WHAT YOU NEED TO DO
Your task is to quote the material that follows, in full and exactly.

Items from a dataset:
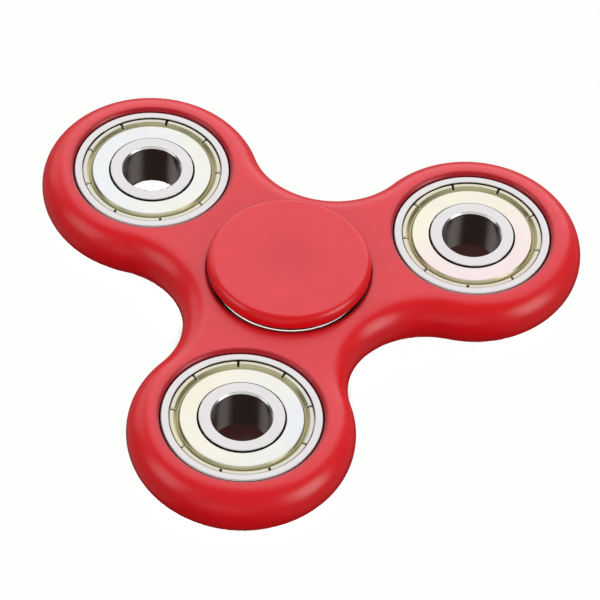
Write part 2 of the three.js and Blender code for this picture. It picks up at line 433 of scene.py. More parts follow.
def spread(tree, value, low, high):
    """Stretches a value from between 0 and 1 to between low and high."""
    return put(tree, "ShaderNodeMapRange", {"Value": value, "To Min": low, "To Max": high}).outputs[0]


def between(tree, value, start, end):
    """Rises from 0 to 1 while a value goes from start to end."""
    return put(tree, "ShaderNodeMapRange", {"Value": value, "From Min": start, "From Max": end}).outputs[0]


def mixed_colour(tree, factor, first, second):
    """A colour between two others, each of them a socket or red, green and blue."""
    sides = [side if isinstance(side, bpy.types.NodeSocket) else (*side, 1.0) for side in (first, second)]
    inputs = {"Factor": factor, MIX_COLOUR_A: sides[0], MIX_COLOUR_B: sides[1]}
    return put(tree, "ShaderNodeMix", inputs, data_type="RGBA").outputs[MIX_COLOUR_RESULT]


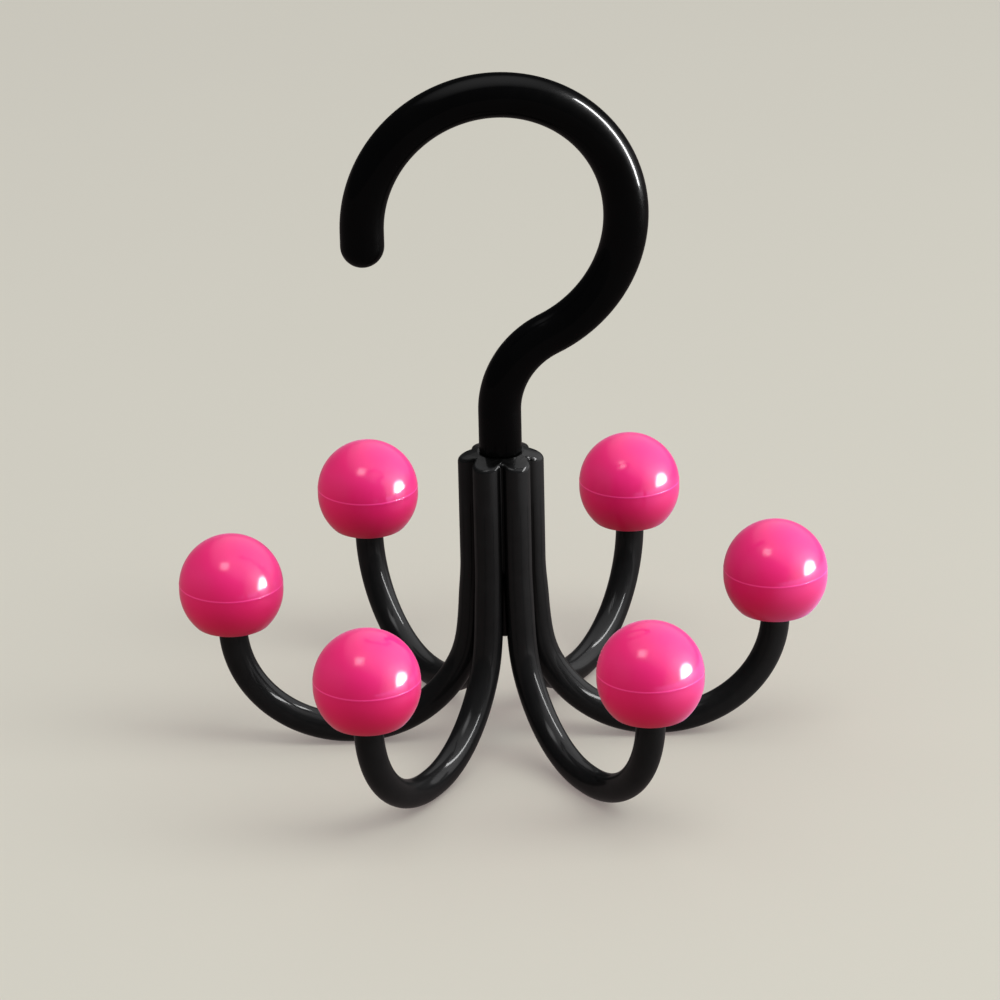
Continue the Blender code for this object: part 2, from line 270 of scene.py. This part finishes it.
def arm_path():
    """The rod's axis as (point, direction) in the XZ plane, from the straight stem's end to the ball."""
    path = []
    for i in range(FLARE_STEPS):
        height = FLARE_TOP + (BEND_TOP - FLARE_TOP) * i / FLARE_STEPS
        shift, slope = stem_flare(height)
        path.append(((ARM_STEM_OFFSET + shift, height), (-slope, -1.0)))
    for a in quarter_turn(BEND_STEPS):
        height = ARM_RADIUS + INNER_BEND_HEIGHT * (1 - math.sin(a))
        shift, slope = stem_flare(height)
        across = ARM_STEM_OFFSET + INNER_BEND_WIDTH * (1 - math.cos(a)) + shift
        fall = -INNER_BEND_HEIGHT * math.cos(a)
        path.append(((across, height), (INNER_BEND_WIDTH * math.sin(a) + slope * fall, fall)))
    for a in quarter_turn(BEND_STEPS):
        across = FOOT_END + OUTER_BEND_WIDTH * math.sin(a)
        height = ARM_RADIUS + OUTER_BEND_HEIGHT * (1 - math.cos(a))
        path.append(((across, height), (OUTER_BEND_WIDTH * math.cos(a), OUTER_BEND_HEIGHT * math.sin(a))))
    return path


def keep_in_sixth(point):
    """Moves a point of a stem's side clear of the neighbouring stems and of the core."""
    half = ARM_ANGLE / 2
    widest = (point.x * math.sin(half) - STEM_GAP / 2) / math.cos(half)
    y = max(-widest, min(widest, point.y))
    x = max(point.x, math.sqrt(max((CORE_RADIUS + STEM_GAP) ** 2 - y**2, 0.0)))
    return Vector((x, y, point.z))


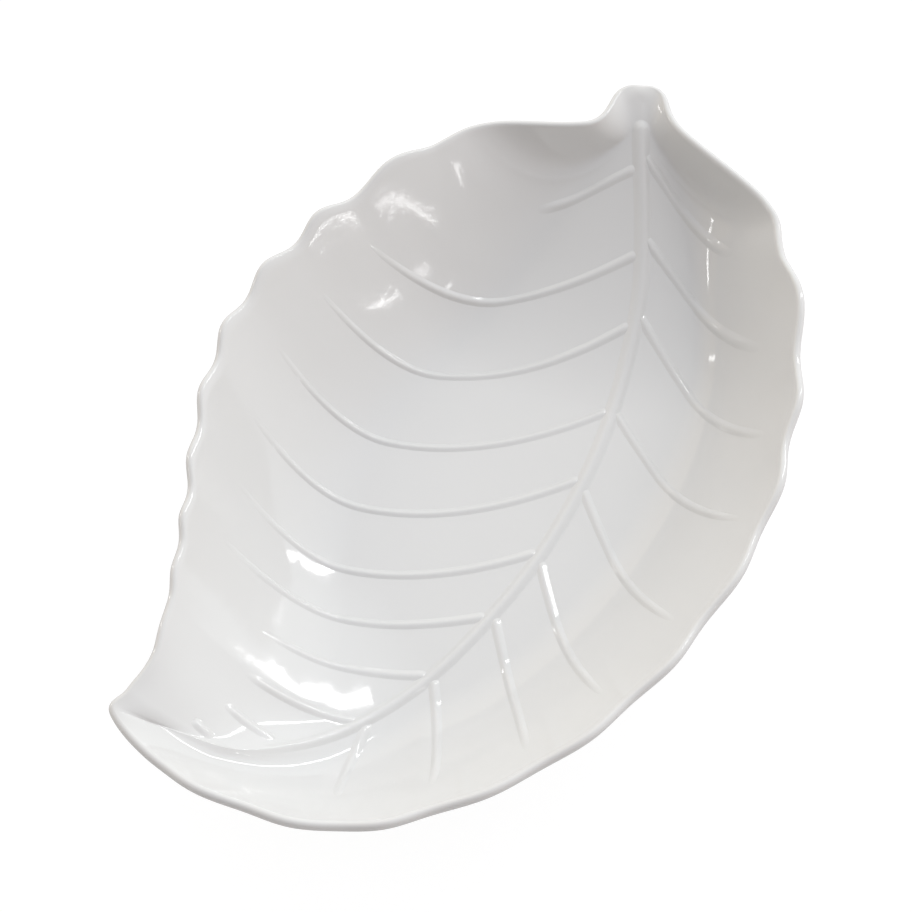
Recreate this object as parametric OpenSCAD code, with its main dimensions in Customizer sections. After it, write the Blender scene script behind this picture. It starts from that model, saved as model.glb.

FINISHED TASK
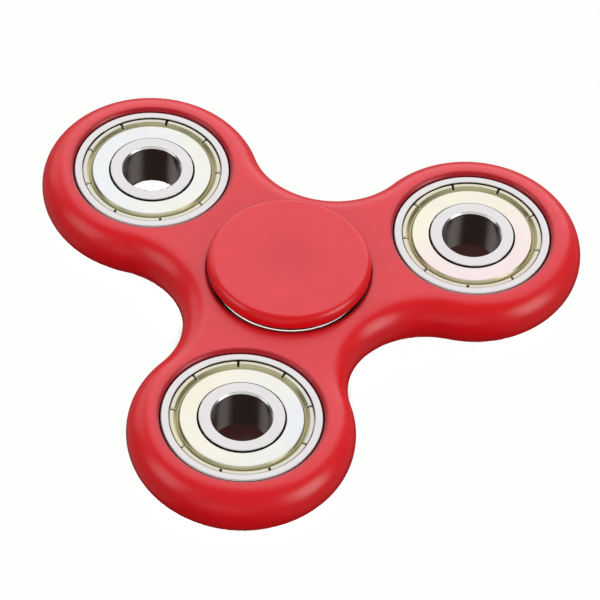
Write part 2 of the three.js and Blender code for this picture. It picks up at line 433 of scene.py. More parts follow.
def spread(tree, value, low, high):
    """Stretches a value from between 0 and 1 to between low and high."""
    return put(tree, "ShaderNodeMapRange", {"Value": value, "To Min": low, "To Max": high}).outputs[0]


def between(tree, value, start, end):
    """Rises from 0 to 1 while a value goes from start to end."""
    return put(tree, "ShaderNodeMapRange", {"Value": value, "From Min": start, "From Max": end}).outputs[0]


def mixed_colour(tree, factor, first, second):
    """A colour between two others, each of them a socket or red, green and blue."""
    sides = [side if isinstance(side, bpy.types.NodeSocket) else (*side, 1.0) for side in (first, second)]
    inputs = {"Factor": factor, MIX_COLOUR_A: sides[0], MIX_COLOUR_B: sides[1]}
    return put(tree, "ShaderNodeMix", inputs, data_type="RGBA").outputs[MIX_COLOUR_RESULT]


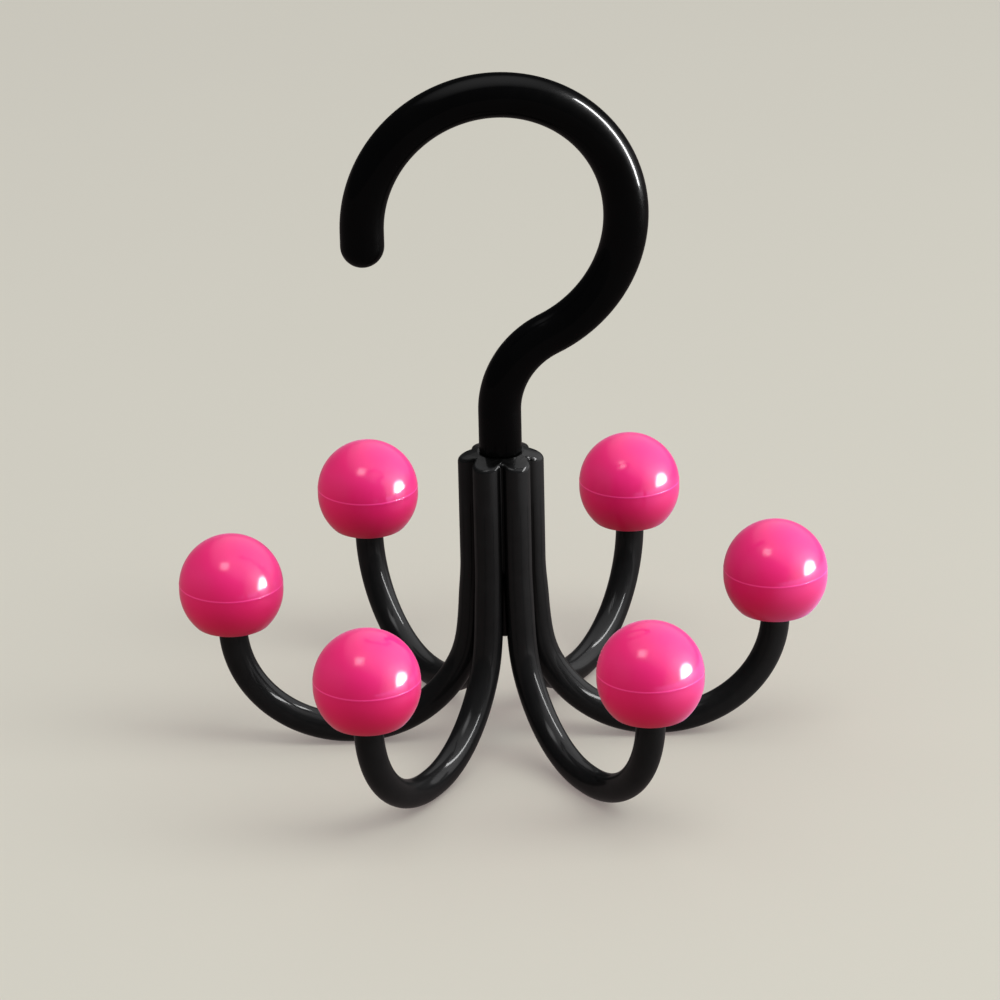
Continue the Blender code for this object: part 2, from line 270 of scene.py. This part finishes it.
def arm_path():
    """The rod's axis as (point, direction) in the XZ plane, from the straight stem's end to the ball."""
    path = []
    for i in range(FLARE_STEPS):
        height = FLARE_TOP + (BEND_TOP - FLARE_TOP) * i / FLARE_STEPS
        shift, slope = stem_flare(height)
        path.append(((ARM_STEM_OFFSET + shift, height), (-slope, -1.0)))
    for a in quarter_turn(BEND_STEPS):
        height = ARM_RADIUS + INNER_BEND_HEIGHT * (1 - math.sin(a))
        shift, slope = stem_flare(height)
        across = ARM_STEM_OFFSET + INNER_BEND_WIDTH * (1 - math.cos(a)) + shift
        fall = -INNER_BEND_HEIGHT * math.cos(a)
        path.append(((across, height), (INNER_BEND_WIDTH * math.sin(a) + slope * fall, fall)))
    for a in quarter_turn(BEND_STEPS):
        across = FOOT_END + OUTER_BEND_WIDTH * math.sin(a)
        height = ARM_RADIUS + OUTER_BEND_HEIGHT * (1 - math.cos(a))
        path.append(((across, height), (OUTER_BEND_WIDTH * math.cos(a), OUTER_BEND_HEIGHT * math.sin(a))))
    return path


def keep_in_sixth(point):
    """Moves a point of a stem's side clear of the neighbouring stems and of the core."""
    half = ARM_ANGLE / 2
    widest = (point.x * math.sin(half) - STEM_GAP / 2) / math.cos(half)
    y = max(-widest, min(widest, point.y))
    x = max(point.x, math.sqrt(max((CORE_RADIUS + STEM_GAP) ** 2 - y**2, 0.0)))
    return Vector((x, y, point.z))


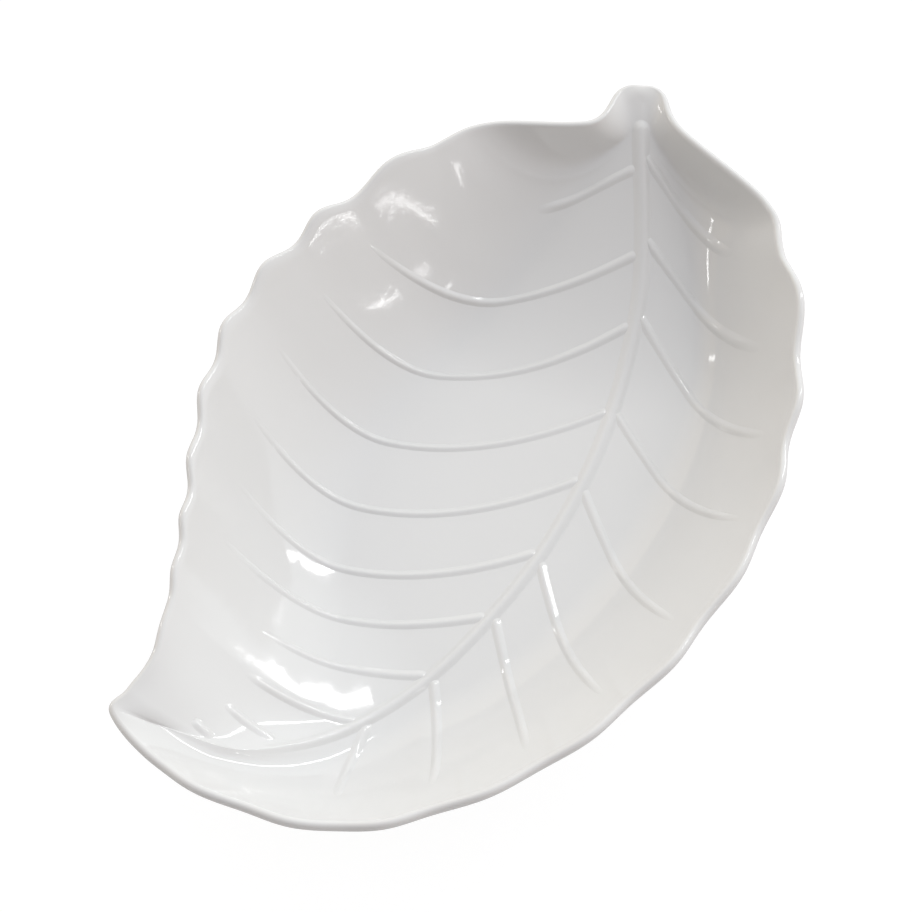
Recreate this object as parametric OpenSCAD code, with its main dimensions in Customizer sections. After it, write the Blender scene script behind this picture. It starts from that model, saved as model.glb.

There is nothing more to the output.